Rest and Destructuring

The rest operator .. allows to fill the holes. It is called the struct update syntax.

The rest must be the last and not be followed by a comma.


#![allow(unused)]
fn main() {
#[derive(Debug)]
struct Vec2 {
	x: f32,
	y: f32
}

// Rest
let v1 = Vec2 { x: 1.0, y: 3.0 };
let v2 = Vec2 { y: 2.0, ..v1 };

// Destructuring a tuple
let (a, b) = (3, 7);

// Destructuring with Rest
let Vec2 { x,..} = v2;

println!("{:?}, {:?}, {:?}", v2, b, x) // => Vec2 { x: 1.0, y: 2.0 }, 7, 1.0
}

Throw away a value

During destructuring, if you don't want to deal with all values you can omit some with an underscore. In use with the rest operator .. it's very easy to just export what you need.


#![allow(unused)]
fn main() {
let _ = get_stuff(); // throws away the returned value

// The value 3 and the rest will not be assigned to a variable
let (_, b, ..) = (3, 7, 14, 45);
let (width, _) = get_size();
}

Function parameters

Function parameters can also be pattern.

fn print_coordinates(&(x, y): &(i32, i32)) {
    println!("Current location: ({}, {})", x, y);
}

fn main() {
    let point = (3, 5);
    print_coordinates(&point);
}

Enums

Rust's enums are most similar to algebraic data types in functional languages.
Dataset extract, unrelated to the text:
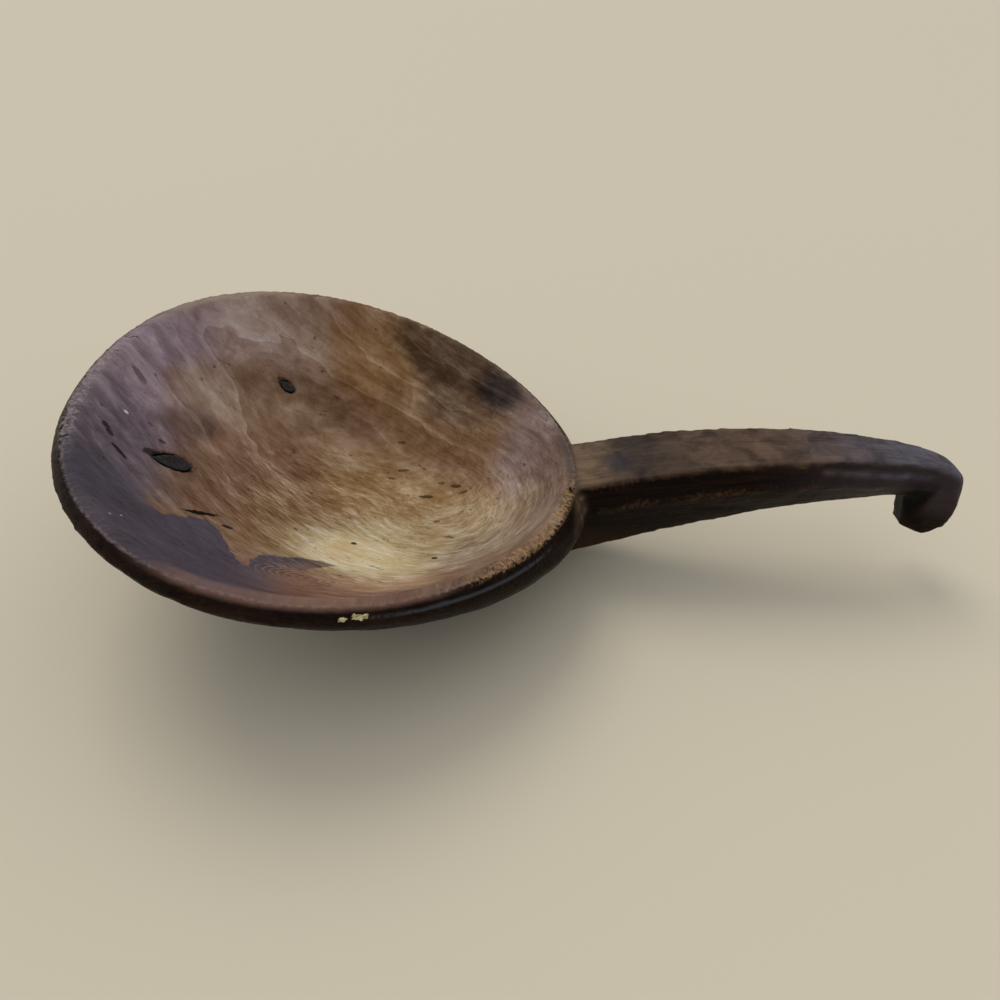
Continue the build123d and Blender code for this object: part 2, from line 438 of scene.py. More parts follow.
    def measure(self, piece: bpy.types.Object, rim: np.ndarray) -> None:
        """Write the marks that the finish reads.

        Args:
            piece: The carved mesh.
            rim: Its vertices before carving, in the rim frame.
        """
        out = normals_of(piece)
        upward = out @ self.frame.turn()[:, 2]
        angle = np.arctan2(rim[:, 1], rim[:, 0])
        inward = self.frame.crest_radius(angle) - np.hypot(rim[:, 0], rim[:, 1])
        hollowed = (upward > 0.02) & (inward > -0.3) & (rim[:, 2] < 0.8)
        edge = (np.abs(inward) < 1.5) & (rim[:, 2] > -1.6)
        side = np.where((hollowed | edge) & (rim[:, 0] < 79), 9.0, -9.0)
        write_mark(piece, Mark.SIDE, relaxed(piece, side[:, None], 1)[:, 0])
        write_mark(piece, Mark.STAIN, self.stain_depth(rim))
        blurred = relaxed(piece, points_of(piece), 18)
        ridge = ((points_of(piece) - blurred) * out).sum(1) / MM
        write_mark(piece, Mark.EDGE, relaxed(piece, ridge[:, None], 2)[:, 0])
        top = smoothstep(upward, 0.45, 0.75) * smoothstep(rim[:, 0], 72, 75)
        write_mark(piece, Mark.TOP, relaxed(piece, top[:, None], 2)[:, 0])

    def stain_depth(self, rim: np.ndarray) -> np.ndarray:
        """Distance into the stain from its edge, seen from above; negative outside it.

        Args:
            rim: Points in the rim frame.

        Returns:
            One distance per point.
        """
        corners = np.array(self.stain_edge, float)
        nearest = np.full(len(rim), 1e9)
        inside = np.zeros(len(rim), bool)
        x, y = rim[:, 0], rim[:, 1]
        for start, end in zip(corners, np.roll(corners, -1, axis=0)):
            run = end - start
            share = np.clip(((x - start[0]) * run[0] + (y - start[1]) * run[1]) / (run @ run), 0, 1)
            gap = np.hypot(x - start[0] - share * run[0], y - start[1] - share * run[1])
            nearest = np.minimum(nearest, gap)
            crosses = (start[1] > y) != (end[1] > y)
            level = start[0] + (y - start[1]) * run[0] / (run[1] if abs(run[1]) > 1e-9 else 1e-9)
            inside ^= crosses & (x < level)
        return np.clip(np.where(inside, nearest, -nearest), -15, 15)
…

Note that the variants of the enum are namespaced (::) under its identifier.

We can put data directly into each enum variant. You can put any kind of data inside an enum variant: strings, numeric types, or struct, for example. You can even include another enum.


#![allow(unused)]
fn main() {
enum IpAddr {
	V4(u8, u8, u8, u8),
	V6(String),
}

let home = IpAddr::V4(127, 0, 0, 1);
let loopback = IpAddr::V6(String::from("::1"));
}

The Billion Dollars Mistake

The problem with null values is that if you try to use a null value as a not-null value, you will get an error of some kind. As such, Rust does not have nulls, but it does have an enum that can encode the concept of a value being present or absent.
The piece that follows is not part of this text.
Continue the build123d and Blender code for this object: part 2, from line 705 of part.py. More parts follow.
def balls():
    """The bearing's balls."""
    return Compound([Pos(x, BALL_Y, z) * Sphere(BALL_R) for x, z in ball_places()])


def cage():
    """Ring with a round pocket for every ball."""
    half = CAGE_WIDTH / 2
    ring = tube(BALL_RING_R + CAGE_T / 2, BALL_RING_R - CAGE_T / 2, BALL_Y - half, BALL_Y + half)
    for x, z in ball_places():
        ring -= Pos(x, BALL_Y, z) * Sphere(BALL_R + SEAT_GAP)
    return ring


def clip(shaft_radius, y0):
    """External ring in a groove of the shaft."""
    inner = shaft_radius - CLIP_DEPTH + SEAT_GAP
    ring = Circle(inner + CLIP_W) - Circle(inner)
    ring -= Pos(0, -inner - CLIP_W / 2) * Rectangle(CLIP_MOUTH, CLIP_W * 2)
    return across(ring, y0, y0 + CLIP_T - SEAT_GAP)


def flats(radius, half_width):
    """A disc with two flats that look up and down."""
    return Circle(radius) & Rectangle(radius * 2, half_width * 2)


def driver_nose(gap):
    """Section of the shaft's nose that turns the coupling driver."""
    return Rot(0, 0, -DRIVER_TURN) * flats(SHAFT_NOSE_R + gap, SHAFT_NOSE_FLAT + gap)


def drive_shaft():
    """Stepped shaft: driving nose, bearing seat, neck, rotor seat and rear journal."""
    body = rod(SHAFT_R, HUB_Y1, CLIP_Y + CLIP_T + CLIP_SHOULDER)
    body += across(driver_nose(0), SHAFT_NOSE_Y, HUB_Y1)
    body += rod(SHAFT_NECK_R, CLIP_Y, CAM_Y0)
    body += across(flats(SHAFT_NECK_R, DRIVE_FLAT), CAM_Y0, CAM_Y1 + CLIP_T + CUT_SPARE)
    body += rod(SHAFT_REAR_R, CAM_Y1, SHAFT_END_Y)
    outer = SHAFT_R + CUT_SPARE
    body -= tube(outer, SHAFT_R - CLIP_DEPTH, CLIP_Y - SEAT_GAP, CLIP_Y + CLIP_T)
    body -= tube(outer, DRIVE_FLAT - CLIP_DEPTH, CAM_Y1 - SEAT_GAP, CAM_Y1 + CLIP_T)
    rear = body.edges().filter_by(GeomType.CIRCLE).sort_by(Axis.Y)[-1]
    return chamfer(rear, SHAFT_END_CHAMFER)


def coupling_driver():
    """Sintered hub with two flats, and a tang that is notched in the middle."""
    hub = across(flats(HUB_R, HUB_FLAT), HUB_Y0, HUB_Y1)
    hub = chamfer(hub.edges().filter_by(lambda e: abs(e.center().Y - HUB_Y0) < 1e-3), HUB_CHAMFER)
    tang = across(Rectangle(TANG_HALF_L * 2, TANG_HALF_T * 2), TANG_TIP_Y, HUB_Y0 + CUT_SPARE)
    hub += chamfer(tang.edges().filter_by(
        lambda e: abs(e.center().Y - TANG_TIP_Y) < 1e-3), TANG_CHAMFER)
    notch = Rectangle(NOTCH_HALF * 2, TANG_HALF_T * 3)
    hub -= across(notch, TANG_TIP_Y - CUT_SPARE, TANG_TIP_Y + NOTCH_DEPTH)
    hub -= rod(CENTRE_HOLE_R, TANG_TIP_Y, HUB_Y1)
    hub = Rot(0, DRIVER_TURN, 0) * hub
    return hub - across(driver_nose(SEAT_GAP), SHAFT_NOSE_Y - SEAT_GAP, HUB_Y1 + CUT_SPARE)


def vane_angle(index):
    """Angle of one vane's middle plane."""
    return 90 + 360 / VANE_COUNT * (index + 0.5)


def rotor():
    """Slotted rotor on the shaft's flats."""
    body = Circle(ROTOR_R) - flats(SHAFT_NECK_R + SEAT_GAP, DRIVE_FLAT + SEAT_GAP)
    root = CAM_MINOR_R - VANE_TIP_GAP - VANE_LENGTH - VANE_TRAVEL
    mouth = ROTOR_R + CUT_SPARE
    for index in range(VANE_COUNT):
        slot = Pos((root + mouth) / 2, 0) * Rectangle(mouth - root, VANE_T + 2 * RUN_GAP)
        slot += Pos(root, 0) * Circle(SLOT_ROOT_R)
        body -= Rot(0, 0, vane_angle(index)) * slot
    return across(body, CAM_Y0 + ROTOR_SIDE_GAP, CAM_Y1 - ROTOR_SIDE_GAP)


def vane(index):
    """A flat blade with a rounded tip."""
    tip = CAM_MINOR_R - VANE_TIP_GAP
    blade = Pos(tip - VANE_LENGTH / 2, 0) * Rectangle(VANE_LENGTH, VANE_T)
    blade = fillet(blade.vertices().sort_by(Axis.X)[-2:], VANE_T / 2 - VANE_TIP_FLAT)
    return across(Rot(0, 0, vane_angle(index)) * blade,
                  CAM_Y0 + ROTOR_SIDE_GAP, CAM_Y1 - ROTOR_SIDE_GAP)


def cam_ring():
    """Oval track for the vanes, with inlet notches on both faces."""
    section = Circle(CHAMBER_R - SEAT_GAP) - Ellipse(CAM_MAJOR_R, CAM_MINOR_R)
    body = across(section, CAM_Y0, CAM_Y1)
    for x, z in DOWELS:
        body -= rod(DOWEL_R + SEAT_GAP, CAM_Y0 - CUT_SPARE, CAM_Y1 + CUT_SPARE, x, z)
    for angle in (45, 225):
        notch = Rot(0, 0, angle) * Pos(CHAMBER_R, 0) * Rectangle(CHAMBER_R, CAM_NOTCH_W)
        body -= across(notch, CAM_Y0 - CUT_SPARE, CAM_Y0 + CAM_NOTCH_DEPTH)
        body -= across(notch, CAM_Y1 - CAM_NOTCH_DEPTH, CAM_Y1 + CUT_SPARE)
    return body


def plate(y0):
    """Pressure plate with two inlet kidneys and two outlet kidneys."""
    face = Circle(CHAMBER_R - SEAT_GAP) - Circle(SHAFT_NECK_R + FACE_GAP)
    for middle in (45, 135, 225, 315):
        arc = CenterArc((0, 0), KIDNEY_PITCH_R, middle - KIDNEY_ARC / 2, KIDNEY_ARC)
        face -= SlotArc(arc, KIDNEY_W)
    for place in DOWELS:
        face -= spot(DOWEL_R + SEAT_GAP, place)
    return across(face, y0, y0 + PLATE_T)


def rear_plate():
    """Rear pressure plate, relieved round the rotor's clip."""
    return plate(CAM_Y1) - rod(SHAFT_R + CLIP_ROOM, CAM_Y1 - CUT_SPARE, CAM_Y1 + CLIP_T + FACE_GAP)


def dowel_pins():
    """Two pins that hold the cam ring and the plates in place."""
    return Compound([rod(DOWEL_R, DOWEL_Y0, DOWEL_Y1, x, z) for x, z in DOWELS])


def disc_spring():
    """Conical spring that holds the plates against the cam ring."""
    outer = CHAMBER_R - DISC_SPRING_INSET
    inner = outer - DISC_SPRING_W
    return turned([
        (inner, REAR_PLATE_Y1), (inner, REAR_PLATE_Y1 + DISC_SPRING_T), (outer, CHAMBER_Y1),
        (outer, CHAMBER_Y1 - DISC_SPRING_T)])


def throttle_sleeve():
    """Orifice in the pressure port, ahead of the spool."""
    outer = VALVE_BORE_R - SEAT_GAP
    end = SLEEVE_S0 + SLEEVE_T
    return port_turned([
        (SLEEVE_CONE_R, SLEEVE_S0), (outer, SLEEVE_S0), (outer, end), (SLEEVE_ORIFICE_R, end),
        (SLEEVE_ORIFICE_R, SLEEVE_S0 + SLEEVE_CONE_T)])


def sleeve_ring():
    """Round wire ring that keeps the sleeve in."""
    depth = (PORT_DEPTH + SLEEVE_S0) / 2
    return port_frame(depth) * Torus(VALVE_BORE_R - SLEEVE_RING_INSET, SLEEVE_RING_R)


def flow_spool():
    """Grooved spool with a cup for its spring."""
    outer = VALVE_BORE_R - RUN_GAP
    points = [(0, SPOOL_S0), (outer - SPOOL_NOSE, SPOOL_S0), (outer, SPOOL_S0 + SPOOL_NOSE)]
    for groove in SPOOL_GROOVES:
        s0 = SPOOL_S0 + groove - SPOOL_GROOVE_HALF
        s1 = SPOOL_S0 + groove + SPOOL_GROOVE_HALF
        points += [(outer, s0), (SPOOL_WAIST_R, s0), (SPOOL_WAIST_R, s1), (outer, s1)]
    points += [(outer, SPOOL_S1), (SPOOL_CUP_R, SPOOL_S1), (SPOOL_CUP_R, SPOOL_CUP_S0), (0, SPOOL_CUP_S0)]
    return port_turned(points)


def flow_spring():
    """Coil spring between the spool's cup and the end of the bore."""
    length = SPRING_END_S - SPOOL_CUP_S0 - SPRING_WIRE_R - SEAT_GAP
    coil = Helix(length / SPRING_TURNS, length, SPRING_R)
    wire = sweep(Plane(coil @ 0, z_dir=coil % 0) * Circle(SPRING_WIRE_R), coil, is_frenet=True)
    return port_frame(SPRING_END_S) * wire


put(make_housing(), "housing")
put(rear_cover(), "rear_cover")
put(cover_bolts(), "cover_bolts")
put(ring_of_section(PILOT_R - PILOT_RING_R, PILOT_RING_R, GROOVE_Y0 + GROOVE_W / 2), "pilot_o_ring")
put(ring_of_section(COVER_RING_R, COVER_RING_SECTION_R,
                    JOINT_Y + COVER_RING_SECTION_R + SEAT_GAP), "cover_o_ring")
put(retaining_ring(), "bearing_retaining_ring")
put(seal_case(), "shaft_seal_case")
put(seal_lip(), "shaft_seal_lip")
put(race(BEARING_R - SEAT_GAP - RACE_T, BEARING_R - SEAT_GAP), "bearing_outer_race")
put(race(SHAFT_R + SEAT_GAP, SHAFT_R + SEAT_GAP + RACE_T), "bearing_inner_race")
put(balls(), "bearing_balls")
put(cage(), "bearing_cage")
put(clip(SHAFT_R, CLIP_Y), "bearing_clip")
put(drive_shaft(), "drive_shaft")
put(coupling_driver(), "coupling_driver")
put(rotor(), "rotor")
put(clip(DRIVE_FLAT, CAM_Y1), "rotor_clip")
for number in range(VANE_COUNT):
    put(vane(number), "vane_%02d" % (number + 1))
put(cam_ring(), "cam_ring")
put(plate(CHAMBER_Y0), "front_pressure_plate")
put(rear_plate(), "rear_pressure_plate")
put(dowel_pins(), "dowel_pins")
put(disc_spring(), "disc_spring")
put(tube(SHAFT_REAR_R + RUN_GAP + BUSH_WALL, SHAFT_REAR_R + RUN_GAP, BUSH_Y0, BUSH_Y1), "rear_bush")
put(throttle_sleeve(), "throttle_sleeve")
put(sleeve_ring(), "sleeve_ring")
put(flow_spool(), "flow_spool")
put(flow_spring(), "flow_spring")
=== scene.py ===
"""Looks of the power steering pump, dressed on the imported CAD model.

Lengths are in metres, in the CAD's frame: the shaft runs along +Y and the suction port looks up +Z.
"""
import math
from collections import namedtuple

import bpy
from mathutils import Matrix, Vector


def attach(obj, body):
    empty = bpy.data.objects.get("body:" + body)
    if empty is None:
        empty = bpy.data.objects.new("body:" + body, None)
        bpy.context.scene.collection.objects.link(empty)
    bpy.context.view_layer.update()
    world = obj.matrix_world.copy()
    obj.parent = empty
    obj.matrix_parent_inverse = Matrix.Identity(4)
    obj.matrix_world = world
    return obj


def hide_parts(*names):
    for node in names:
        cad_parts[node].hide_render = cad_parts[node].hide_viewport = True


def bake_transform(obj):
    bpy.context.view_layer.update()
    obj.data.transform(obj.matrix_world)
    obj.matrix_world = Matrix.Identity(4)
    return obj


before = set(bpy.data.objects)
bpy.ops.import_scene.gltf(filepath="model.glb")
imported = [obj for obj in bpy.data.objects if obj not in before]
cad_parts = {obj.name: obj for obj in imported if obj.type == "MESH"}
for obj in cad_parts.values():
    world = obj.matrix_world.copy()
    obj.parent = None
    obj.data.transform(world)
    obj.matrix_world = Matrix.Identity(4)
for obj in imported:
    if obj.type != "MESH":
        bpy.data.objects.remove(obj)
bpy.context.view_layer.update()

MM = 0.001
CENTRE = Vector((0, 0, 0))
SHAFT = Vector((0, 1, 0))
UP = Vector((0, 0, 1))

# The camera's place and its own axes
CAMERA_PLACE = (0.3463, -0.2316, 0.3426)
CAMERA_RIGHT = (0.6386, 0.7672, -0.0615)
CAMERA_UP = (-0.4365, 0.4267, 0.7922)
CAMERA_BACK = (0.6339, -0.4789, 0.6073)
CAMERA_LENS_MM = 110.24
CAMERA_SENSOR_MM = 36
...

It is replaced by the Option<T> enumeration. The variants of Option are Some and None. The None variant represents no value while Some can hold one piece of data of any type.


#![allow(unused)]
fn main() {
enum Option<T> {
	Some(T),
	None,
}
}

If we use None rather that Some, we need to tell Rust what type of Option<T> we have.


#![allow(unused)]
fn main() {
let val1: Option<i32> = None;
let val2: Option<_> = Some(32);

println!("{:?}, {:?}", val1, val2);
}

Because Option<T> and T (where T can be any type) are different types, the compiler won't let us use an Option<T> value as if it were definitely a valid value.


#![allow(unused)]
fn main() {
let x: i8 = 5;
let y: Option<i8> = Some(5);

let sum = x + y;
//          ^ no implementation for `i8 + Option<i8>`
}

Everywhere that a value has a type that is not an Option<T>, you can safely assume that the value is not null.

Error management

Rust doesn't have exceptions. Instead, it has the type Result<T, E> for recoverable errors and the panic! macro that stops execution when the program encounters an unrecoverable error.

Result is, like Option, also an enumeration. For Result<T, E>, the variants are Ok<T> and Err<E>. The Ok variant indicates the operation was successful, and inside Ok is the successfully generated value. The Err variant means the operation failed, and Err contains information about how or why the operation failed.


#![allow(unused)]
fn main() {
use std::fs::File;

let f = File::open("hello.txt");
let f = match f {
	Ok(file) => file,
	Err(error) => {
		panic!("Problem opening the file: {:?}", error)
	}
}
}

Shortcuts for Panic on Error: unwrap and expect

Using match can be a bit verbose. The Result<T, E> type has many helper methods.

One of those method is called unwrap. If the Result value is the Ok variant, unwrap will return the value inside the Ok. If the Result is the Err variant, unwrap will call the panic! macro.


#![allow(unused)]
fn main() {
let f = File::open("hello.txt").unwrap();
}

Another method, expect, which is similar to unwrap, lets us also choose the panic! error message.


#![allow(unused)]
fn main() {
let f = File::open("hello.txt").expect("Failed to open hello.txt");
}

It would be appropriate to call unwrap when you have some other logic that ensures the Result will have an Ok value, but the logic isn't something the compiler understands.

Propagating Errors

This pattern of propagating errors is so common in Rust that Rust provides the question mark operator ? to make this easier. Error values that have the ? operator called on them go through the from function, defined in the From trait in the standard library, which is used to convert errors from one type into another.

The ? operator eliminates a lot of boilerplate and makes this function's implementation simpler. We could even shorten the code further by chaining method calls immediately after the ?.


#![allow(unused)]
fn main() {
fn read_username_from_file() -> Result<String, io::error> {
	let mut s = String::new();

	File::open("hello.txt")?.read_to_string(&mut s)?;

	Ok(s);
}
}

The ? operator can only be used in functions that have a return type of Result.

use std::error::Error;
use std::fs::File;

fn main() -> Result<(), Box<dyn Error>> {
	let f = File::open("hello.txt")?;

	Ok(());
}

The Box<dyn Error> type is called a trait object. For now, you can read Box<dyn Error> to mean "any kind of error".